Why do experts in one field (like math) often think they must be brilliant at other fields (like philosophy)?

They are trying to prove stuff about free will, but have no expertise on the question of what free will is.

If you disagree, please post a comment saying why. I'd like to hear it.


Their lack of (supposed: I don't know how well read either mathematician is in philosophy) philosophical credentials might justifiably invite scepticism.

But surely we can only dismiss this if their argument has a flaw. And the burden of disproof is on us, not them.


They seem to think free will is a part of physics, not philosophy, and reductionist physics at that. They didn't address any actual problems in the field. They missed the point. That is a flaw in their non-argument.

The burden is on them to say what is a problem in the field they want to address, to know something about the history of the problem, other candidate solutions to it, and how their solution differs, and then say what the answer is. They simply haven't done that.

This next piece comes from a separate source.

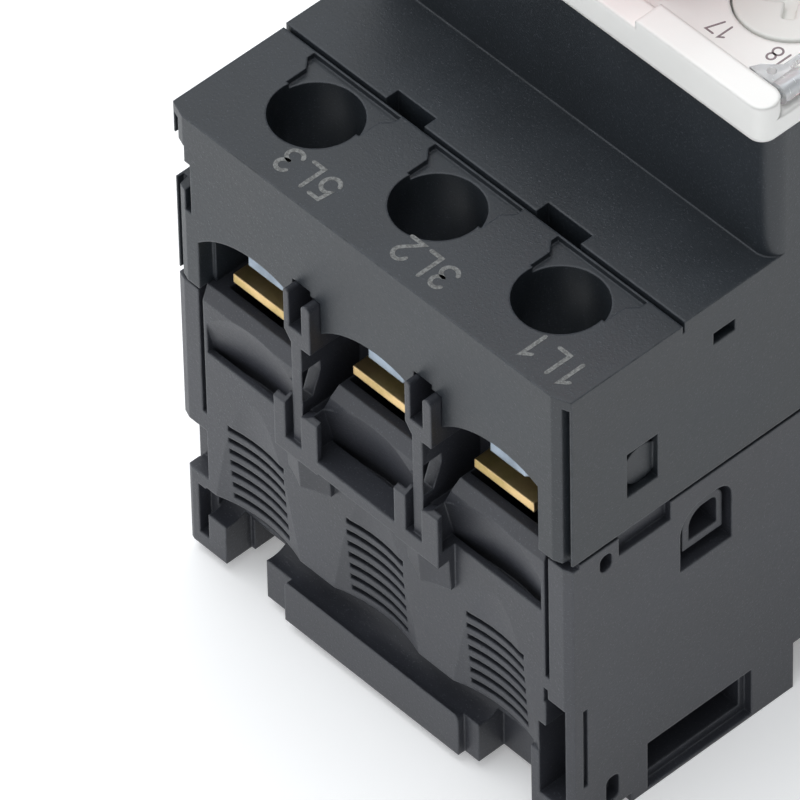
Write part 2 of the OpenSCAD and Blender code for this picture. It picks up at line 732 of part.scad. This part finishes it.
// Bar that the bimetals push
module trip_slider() color(moulded_black) {
    block([-19, 19], [21.2, 23], [28.2, 31.4]);
    block([3.4, 5.6], [12.9, 23], [30.9, 32.2]);
    block([3.4, 5.6], [12.9, 14.2], [30.9, 43]);
    // Nose that meets the trip bar's arm
    block([3.4, 5.6], [14, 15.8], [41.6, 43]);
}

trip_axis = [17, 36];

module trip_bar() color(moulded_black) {
    translate([0, trip_axis[0], trip_axis[1]]) rotate([0, 90, 0])
        cylinder(h = 38, r = 1.4, center = true);
    for (x = pole_x)
        block([x - 1, x + 1], [coil_y - 1.5, trip_axis[0]], [35.5, 36.5]);
    block([3.3, 5.7], [trip_axis[0] - 0.9, trip_axis[0] + 0.9], [trip_axis[1], 44]);
}

// ---------- drawing ----------

base_housing();
front_housing();
front_plate();
housing_screws();
din_clip();
clip_spring();
stop_button();
button_spring(stop_y);  // stop_spring
start_button();
button_spring(start_y);  // start_spring
current_dial();
dial_cover();
cover_pin();
test_slide();
mechanism_frame();
lever_pin();
latch_lever();
contact_carrier();
trip_bar();
trip_slider();
for (i = [0:2]) {
    x = pole_x[i];
    line = str(2 * i + 1);
    load = str(2 * i + 2);
    pole = str(i + 1);
    terminal(x, "line");
    terminal(x, "load");
    terminal_screw(x, "line");
    terminal_screw(x, "load");
    saddle(x, "line");
    saddle(x, "load");
    moving_contact(x);
    contact_spring(x);
    arc_chute(x);
    magnet_coil(x);
    trip_plunger(x);
    bimetal(x);
}
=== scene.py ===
"""Looks of a three-pole motor protection breaker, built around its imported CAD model.

Metres throughout, in the CAD frame: +Z is the breaker's front, -Y its line terminals, and
pole 1 is at +X. Print reads with its top towards -Y.
"""

import json
import math

import bmesh
import bpy
from mathutils import Matrix, Vector


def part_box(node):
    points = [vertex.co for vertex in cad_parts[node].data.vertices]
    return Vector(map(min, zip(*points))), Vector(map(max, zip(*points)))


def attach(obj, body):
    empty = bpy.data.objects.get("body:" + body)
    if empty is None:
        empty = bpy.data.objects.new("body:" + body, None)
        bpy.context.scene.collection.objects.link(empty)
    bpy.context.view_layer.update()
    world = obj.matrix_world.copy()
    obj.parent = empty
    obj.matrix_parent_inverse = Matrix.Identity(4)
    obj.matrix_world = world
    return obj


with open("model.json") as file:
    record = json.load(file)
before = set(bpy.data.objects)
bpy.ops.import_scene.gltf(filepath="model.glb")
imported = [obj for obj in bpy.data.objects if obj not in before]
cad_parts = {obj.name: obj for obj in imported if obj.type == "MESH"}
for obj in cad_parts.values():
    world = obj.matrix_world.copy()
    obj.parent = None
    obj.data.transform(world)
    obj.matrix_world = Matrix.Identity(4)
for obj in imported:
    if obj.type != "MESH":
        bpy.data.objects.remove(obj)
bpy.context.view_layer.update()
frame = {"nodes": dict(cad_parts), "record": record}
MM = 0.001

# Room light: strength low down and overhead, and the slope between them
WALL_LIGHT = 0.14
CEILING_LIGHT = 1.0
WALL_TOP = (0.05, 0.8)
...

What they've done is define a property, tack the name "free will" onto it because it resembles some people's definitions of free will, and prove some things about it. If their math is sound, then good for them. Whether this is applicable to anything is certainly up for discussion, of course.


They're physicists; physicists believe everything can be ultimately traced back to objective measurable reality. What do you expect.